The Red Crescent’s Directorate of Volunteer Centres came into existence in 2019, but the first centre was established in Cizre this year after a joint opening ceremony was held in the southeastern district in February. 

“We aim to open volunteer centres in all 81 provinces of Turkey,” says Nurdal Durmus, the national head of volunteer centres. “In short order, we are able to open 18 volunteer centres,” Durmus tells TRT World. 

“The volunteer centre was opened about eight months ago and most of our volunteers are young people,” says Zeynel Em, the head of the Red Crescent’s volunteer centre in Cizre. 

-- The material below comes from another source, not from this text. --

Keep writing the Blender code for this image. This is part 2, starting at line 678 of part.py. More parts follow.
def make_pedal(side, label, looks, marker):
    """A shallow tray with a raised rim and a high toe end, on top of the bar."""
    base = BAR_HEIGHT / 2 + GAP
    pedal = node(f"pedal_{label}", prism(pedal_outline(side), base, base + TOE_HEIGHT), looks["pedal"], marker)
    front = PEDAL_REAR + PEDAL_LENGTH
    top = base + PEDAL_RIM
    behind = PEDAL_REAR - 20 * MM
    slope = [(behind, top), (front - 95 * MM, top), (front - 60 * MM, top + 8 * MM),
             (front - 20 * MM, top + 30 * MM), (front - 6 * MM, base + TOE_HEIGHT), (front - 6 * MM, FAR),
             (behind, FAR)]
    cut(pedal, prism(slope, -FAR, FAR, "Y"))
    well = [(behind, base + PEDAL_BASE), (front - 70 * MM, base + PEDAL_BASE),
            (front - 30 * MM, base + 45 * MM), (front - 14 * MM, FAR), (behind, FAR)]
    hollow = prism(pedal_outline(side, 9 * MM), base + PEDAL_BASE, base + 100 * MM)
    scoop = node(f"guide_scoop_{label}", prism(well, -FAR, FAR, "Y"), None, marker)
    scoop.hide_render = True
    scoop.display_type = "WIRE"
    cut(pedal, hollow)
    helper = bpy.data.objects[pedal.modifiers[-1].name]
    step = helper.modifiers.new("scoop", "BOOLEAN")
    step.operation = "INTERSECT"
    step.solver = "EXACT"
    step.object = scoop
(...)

“We have a capacity for 150 people to study or do other activities in the centre. On a daily basis, at least one hundred people use our facilities from the library to the study room and the cafe,” says Em, who also worked as a science teacher in the past. 

The centre’s library has 2,500 books, all of which were donated by government institutions and individuals. “We also built five libraries in schools located in different villages across Cizre,” Em tells TRT World. 

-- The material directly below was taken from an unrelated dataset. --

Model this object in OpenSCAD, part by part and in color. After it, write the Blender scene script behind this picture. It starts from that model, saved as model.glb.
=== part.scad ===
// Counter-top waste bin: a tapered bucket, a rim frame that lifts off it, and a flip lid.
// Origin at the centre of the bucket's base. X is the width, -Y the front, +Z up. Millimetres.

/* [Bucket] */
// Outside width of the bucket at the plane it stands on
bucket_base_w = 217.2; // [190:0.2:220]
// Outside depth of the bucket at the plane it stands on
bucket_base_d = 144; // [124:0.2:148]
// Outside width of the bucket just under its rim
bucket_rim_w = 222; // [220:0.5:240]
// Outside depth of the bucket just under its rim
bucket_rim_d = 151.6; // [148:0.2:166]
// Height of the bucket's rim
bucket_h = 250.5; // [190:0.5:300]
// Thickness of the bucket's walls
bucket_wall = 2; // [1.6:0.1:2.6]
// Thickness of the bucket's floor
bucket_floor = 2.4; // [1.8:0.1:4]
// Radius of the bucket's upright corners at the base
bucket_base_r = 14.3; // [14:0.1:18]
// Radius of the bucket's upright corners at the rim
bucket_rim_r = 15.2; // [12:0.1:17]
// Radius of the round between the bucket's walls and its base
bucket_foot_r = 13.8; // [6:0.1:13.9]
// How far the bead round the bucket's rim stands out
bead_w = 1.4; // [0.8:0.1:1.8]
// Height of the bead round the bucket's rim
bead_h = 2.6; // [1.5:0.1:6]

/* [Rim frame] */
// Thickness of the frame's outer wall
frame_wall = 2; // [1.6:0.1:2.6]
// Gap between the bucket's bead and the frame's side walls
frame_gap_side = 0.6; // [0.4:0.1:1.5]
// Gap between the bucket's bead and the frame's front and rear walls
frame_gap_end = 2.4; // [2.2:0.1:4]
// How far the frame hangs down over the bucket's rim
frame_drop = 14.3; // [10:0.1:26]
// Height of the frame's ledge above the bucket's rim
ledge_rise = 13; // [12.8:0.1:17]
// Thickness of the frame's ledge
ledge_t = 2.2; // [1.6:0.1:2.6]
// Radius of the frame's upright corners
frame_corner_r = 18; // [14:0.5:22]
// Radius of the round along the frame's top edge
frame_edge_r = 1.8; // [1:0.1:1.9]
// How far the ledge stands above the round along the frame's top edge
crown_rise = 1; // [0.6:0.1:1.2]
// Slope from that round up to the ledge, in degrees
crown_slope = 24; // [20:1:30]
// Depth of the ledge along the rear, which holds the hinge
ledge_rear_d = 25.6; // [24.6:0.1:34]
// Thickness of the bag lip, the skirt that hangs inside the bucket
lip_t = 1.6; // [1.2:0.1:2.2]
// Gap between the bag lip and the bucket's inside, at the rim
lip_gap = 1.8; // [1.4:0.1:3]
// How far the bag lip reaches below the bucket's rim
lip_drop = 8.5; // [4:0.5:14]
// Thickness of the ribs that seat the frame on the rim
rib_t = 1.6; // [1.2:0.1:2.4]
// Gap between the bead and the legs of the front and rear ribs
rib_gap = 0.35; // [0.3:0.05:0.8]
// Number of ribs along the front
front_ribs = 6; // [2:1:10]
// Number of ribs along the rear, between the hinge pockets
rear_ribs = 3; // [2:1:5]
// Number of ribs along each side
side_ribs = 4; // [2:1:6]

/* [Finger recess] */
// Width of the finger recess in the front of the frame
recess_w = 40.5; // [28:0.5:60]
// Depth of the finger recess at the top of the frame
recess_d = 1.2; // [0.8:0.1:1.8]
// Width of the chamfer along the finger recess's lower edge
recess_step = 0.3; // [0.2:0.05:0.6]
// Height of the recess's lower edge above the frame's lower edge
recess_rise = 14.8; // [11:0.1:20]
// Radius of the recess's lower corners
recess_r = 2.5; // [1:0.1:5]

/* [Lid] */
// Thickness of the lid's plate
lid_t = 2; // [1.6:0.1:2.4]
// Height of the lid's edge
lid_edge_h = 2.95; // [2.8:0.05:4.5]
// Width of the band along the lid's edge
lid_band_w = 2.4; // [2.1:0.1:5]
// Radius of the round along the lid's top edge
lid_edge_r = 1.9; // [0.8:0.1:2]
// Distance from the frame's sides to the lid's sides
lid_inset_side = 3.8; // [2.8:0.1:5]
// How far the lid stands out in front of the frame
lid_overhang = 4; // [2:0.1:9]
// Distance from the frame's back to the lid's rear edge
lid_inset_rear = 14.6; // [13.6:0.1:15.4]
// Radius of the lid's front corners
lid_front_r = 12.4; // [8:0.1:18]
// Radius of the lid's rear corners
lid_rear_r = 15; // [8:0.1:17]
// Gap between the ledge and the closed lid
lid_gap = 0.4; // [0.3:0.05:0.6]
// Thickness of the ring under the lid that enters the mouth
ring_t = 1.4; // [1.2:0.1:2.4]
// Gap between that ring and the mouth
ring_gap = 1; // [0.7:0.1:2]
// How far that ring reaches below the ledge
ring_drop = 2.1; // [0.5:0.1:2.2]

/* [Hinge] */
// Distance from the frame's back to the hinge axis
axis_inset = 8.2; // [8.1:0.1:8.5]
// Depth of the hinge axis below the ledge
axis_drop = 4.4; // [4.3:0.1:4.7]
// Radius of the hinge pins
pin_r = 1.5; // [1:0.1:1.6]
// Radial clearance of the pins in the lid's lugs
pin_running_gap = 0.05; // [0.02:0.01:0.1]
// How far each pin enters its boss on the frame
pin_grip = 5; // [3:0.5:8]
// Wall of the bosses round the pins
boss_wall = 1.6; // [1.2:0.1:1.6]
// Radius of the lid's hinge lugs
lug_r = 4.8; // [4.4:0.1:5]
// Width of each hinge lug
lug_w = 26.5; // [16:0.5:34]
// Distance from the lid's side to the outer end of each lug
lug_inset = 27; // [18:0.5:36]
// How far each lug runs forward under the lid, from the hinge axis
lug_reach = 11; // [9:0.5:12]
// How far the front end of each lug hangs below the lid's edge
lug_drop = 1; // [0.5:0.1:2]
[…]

It’s important to have such a centre in Cizre, where most families have more than five or six kids. “Those kids need social spaces to engage in a positive manner with others and have a good time. Our young volunteers not only study here but also participate in our charity activities, working to find resolutions to people’s problems in real life,” Em says. 

When young volunteers see handicapped people during charity activities, they recognise the problem of being handicapped and they start thinking of what to do about it, Em says.

“During their charity work, they also see other problems like child labourers or girls who could not attend schools. And they want to find ways to address those problems,” Em adds. “As a result, if they want to do something good, they know they can come here to the centre of charity.”  

The centre also provides various classes from chess to painting and drama education for preschool teachers. It also helps young students work on stone painting and amigurumi, a Japanese art of knitting small yarn parts to produce stuffed toys. 

There’s also a psychologist who comes to the centre and provides support that ranges from spousal therapy to other kinds of psychological help. 

“There has always been a strong sense of doing good within ourselves. But if no one encourages you to do good or facilitates conditions for doing good, then our positive feelings lose their place in our lives,” Em says. 

“As the Red Crescent’s motto says, we are trying to spread good under the shadow of our crescent.”